[START Given material]

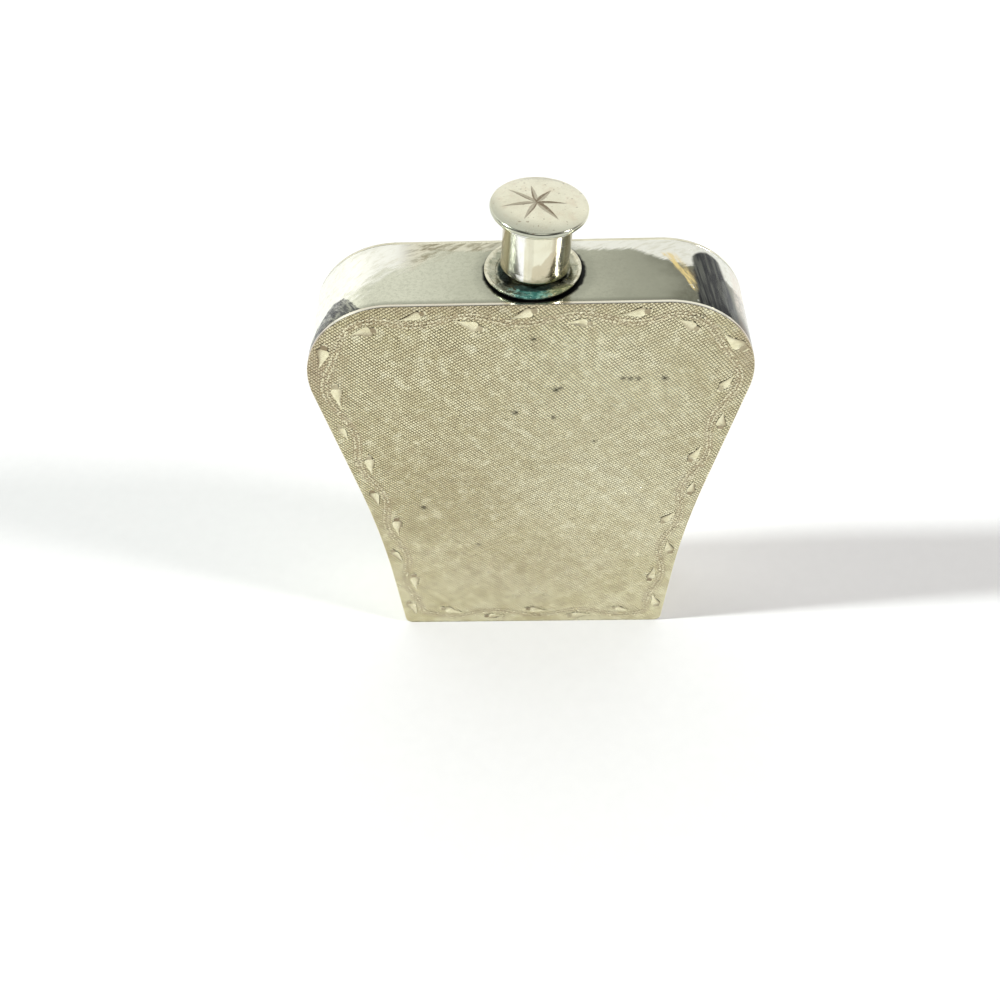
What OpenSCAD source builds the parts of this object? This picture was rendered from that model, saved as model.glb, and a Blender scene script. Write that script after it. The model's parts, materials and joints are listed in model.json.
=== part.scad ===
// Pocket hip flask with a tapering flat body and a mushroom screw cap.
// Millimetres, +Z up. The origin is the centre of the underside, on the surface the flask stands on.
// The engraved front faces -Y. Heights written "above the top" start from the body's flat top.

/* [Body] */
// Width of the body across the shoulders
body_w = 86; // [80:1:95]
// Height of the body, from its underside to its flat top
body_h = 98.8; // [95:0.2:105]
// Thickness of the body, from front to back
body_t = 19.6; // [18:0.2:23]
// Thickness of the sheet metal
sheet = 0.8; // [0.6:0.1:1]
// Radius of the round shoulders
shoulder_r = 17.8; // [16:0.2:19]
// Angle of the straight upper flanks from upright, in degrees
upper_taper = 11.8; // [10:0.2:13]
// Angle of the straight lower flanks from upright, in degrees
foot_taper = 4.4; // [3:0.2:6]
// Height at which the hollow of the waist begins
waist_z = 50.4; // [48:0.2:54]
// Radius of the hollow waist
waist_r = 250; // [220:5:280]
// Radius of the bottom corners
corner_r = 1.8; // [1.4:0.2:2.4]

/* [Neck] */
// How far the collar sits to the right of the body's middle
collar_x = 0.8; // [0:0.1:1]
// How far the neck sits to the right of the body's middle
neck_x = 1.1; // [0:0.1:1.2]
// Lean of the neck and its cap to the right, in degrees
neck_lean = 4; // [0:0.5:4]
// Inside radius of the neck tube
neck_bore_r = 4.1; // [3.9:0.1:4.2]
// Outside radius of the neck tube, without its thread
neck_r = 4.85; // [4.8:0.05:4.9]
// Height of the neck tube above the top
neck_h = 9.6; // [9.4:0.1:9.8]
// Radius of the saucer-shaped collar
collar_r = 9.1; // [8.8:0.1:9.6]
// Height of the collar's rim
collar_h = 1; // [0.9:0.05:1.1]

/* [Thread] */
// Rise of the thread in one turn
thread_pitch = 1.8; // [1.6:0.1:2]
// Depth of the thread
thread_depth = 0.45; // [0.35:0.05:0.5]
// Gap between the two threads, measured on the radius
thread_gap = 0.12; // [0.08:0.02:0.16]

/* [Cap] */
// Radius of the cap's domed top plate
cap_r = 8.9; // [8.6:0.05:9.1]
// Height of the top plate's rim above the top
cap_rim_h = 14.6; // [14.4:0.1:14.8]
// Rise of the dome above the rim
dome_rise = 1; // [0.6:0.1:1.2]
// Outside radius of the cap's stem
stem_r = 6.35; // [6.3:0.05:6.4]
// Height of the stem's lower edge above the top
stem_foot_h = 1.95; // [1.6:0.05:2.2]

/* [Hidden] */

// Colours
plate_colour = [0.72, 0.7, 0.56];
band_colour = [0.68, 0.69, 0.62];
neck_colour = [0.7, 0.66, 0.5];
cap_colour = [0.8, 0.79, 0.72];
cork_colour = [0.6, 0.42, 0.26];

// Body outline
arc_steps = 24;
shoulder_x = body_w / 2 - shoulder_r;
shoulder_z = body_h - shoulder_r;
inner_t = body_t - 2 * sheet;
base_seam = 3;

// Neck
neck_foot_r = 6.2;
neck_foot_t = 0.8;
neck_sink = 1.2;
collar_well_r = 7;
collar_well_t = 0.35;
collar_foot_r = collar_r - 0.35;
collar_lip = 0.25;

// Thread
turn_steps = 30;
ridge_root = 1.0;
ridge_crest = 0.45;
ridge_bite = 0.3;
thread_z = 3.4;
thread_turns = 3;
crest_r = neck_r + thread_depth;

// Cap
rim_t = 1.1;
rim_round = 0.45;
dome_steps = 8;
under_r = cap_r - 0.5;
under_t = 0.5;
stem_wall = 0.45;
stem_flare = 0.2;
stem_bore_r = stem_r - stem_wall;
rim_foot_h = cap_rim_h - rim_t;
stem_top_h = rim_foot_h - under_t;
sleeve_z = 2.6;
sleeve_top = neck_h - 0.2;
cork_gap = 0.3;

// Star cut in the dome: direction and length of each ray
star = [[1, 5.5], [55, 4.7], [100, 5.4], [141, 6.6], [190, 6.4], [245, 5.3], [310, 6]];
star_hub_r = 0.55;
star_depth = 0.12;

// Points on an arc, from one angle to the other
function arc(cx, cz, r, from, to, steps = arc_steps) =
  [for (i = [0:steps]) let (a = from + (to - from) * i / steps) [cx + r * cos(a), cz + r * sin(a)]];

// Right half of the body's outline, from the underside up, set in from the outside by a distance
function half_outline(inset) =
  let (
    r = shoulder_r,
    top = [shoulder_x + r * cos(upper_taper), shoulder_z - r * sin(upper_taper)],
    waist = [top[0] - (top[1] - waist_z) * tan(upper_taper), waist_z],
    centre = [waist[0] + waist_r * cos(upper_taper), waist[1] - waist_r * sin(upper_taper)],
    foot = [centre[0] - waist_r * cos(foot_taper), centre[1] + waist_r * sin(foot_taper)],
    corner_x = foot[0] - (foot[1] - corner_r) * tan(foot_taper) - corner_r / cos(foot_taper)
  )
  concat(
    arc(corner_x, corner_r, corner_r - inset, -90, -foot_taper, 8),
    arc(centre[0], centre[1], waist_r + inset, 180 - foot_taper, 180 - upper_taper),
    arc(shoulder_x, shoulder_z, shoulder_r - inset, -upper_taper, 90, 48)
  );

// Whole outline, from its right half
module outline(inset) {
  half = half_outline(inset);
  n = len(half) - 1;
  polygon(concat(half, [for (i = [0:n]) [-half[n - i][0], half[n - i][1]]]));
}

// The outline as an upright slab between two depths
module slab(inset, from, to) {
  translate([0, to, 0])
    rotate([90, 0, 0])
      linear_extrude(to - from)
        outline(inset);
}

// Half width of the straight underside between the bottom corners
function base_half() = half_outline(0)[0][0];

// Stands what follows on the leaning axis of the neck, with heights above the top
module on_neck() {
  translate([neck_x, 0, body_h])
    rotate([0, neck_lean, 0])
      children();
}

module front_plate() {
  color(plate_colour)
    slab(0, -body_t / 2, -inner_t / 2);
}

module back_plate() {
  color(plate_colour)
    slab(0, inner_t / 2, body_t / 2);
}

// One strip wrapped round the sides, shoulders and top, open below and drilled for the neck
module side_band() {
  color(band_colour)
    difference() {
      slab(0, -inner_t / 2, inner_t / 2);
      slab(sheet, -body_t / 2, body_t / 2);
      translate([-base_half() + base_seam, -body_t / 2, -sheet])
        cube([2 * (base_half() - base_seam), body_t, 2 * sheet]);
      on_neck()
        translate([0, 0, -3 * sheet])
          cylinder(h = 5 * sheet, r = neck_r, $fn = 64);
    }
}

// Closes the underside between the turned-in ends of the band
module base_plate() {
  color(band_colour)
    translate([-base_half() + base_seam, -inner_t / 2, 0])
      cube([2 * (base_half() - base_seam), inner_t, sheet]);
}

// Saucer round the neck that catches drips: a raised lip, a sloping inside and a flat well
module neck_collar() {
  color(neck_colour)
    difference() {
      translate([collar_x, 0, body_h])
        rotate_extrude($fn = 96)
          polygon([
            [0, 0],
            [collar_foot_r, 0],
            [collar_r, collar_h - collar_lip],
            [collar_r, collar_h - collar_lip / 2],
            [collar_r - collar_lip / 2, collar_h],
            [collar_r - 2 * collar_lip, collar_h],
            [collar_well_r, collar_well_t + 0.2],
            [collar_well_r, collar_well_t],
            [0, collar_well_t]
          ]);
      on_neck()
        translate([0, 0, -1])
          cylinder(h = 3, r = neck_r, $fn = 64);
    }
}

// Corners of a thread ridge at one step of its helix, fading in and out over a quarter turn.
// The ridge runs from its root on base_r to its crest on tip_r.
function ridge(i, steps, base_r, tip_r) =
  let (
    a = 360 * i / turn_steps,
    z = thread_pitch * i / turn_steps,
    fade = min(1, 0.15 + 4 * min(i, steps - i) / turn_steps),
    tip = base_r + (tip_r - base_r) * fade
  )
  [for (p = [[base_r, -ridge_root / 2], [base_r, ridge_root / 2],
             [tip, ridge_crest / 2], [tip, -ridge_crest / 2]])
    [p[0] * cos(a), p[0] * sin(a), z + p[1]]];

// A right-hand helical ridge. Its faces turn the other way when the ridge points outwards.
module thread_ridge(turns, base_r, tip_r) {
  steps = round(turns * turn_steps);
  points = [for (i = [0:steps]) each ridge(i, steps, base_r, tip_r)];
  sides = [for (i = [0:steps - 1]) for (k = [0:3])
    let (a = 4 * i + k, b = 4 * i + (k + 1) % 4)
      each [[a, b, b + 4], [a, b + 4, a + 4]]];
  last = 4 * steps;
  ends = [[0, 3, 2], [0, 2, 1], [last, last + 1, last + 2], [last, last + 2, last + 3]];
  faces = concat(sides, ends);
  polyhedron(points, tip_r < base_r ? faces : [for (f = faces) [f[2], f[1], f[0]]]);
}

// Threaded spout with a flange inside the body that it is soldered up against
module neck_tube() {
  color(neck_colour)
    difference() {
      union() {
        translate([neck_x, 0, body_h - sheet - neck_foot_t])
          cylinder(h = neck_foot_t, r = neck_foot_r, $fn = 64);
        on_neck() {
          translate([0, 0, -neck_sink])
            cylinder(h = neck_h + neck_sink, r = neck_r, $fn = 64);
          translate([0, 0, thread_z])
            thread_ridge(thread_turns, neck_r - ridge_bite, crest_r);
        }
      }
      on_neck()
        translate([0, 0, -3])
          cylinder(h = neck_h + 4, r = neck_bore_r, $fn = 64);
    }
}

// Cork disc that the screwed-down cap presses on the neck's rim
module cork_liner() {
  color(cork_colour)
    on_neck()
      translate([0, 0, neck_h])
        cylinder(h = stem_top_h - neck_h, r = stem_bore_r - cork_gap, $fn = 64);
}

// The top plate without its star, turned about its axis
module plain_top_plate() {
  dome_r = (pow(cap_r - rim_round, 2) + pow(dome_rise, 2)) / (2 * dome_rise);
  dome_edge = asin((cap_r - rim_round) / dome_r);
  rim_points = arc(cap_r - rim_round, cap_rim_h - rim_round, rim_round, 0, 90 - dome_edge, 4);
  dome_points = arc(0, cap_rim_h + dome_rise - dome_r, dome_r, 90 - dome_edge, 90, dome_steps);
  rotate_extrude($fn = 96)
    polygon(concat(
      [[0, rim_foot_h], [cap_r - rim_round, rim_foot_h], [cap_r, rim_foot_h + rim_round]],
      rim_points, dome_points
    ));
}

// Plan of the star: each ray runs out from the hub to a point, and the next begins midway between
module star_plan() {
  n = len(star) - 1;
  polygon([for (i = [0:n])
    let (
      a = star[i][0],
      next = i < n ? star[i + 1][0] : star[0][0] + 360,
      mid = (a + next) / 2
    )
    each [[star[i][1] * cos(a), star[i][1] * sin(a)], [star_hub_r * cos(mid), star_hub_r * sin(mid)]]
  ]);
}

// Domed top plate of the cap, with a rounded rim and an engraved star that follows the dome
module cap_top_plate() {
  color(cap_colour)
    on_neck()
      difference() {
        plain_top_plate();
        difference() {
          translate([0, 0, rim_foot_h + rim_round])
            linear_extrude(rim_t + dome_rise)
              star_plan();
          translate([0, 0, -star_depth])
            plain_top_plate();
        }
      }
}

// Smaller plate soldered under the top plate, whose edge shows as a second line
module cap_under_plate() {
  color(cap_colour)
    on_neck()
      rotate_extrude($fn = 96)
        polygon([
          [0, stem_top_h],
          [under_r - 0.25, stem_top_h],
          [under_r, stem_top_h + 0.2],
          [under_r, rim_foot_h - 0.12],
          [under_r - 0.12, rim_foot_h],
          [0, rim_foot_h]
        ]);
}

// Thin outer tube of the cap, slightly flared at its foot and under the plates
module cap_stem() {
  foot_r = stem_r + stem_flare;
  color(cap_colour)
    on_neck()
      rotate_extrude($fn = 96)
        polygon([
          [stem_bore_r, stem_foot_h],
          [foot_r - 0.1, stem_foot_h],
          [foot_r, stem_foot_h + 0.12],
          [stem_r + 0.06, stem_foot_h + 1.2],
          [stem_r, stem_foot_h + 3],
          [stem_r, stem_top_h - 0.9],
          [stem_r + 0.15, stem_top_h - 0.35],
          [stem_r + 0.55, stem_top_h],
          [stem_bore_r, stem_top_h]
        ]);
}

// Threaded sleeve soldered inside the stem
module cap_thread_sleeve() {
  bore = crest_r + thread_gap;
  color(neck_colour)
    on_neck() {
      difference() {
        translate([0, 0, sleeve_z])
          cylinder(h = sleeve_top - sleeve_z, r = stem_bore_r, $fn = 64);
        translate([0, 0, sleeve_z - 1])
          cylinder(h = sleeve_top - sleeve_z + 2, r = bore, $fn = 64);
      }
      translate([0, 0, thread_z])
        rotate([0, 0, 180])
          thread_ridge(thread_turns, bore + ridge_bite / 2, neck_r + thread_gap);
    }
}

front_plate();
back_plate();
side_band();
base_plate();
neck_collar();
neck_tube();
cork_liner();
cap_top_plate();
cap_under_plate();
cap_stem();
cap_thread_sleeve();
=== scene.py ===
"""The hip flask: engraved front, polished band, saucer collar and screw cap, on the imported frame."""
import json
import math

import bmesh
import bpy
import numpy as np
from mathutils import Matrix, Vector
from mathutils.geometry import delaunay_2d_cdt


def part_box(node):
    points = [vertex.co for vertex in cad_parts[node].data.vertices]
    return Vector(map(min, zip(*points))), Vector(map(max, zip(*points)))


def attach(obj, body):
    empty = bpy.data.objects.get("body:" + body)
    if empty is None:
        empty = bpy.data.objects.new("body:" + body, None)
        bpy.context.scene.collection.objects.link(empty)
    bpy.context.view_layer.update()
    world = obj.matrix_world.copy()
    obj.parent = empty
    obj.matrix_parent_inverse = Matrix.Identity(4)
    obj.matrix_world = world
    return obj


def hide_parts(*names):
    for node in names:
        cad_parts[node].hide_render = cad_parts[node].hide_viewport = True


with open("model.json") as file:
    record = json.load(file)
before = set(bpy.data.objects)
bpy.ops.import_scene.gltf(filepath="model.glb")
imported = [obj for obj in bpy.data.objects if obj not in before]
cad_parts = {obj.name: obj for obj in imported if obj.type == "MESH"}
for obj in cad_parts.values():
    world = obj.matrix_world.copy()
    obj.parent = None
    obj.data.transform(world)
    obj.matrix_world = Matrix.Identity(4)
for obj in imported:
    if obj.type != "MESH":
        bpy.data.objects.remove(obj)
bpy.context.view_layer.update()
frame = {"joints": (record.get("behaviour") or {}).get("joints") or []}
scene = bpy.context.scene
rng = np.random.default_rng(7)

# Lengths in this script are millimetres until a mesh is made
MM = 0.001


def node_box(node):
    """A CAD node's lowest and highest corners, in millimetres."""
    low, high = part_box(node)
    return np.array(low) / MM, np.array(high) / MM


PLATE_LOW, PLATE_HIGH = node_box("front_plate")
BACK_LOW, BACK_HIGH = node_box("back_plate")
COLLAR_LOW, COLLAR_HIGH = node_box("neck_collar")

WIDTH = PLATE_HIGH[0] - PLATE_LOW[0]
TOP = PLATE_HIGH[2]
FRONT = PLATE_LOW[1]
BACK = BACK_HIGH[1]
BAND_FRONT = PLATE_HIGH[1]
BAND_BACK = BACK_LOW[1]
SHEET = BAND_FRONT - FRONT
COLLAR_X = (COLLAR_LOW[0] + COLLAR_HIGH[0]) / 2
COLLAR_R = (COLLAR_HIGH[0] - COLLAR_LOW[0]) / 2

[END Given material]

# Task prompt:
Extract exactly the run of lines beginning at the line with "front_plate();" and ending at the line with "obj.parent = empty", including both ends and nothing beyond them.

# Solution to this exercise:
front_plate();
back_plate();
side_band();
base_plate();
neck_collar();
neck_tube();
cork_liner();
cap_top_plate();
cap_under_plate();
cap_stem();
cap_thread_sleeve();
=== scene.py ===
"""The hip flask: engraved front, polished band, saucer collar and screw cap, on the imported frame."""
import json
import math

import bmesh
import bpy
import numpy as np
from mathutils import Matrix, Vector
from mathutils.geometry import delaunay_2d_cdt


def part_box(node):
    points = [vertex.co for vertex in cad_parts[node].data.vertices]
    return Vector(map(min, zip(*points))), Vector(map(max, zip(*points)))


def attach(obj, body):
    empty = bpy.data.objects.get("body:" + body)
    if empty is None:
        empty = bpy.data.objects.new("body:" + body, None)
        bpy.context.scene.collection.objects.link(empty)
    bpy.context.view_layer.update()
    world = obj.matrix_world.copy()
    obj.parent = empty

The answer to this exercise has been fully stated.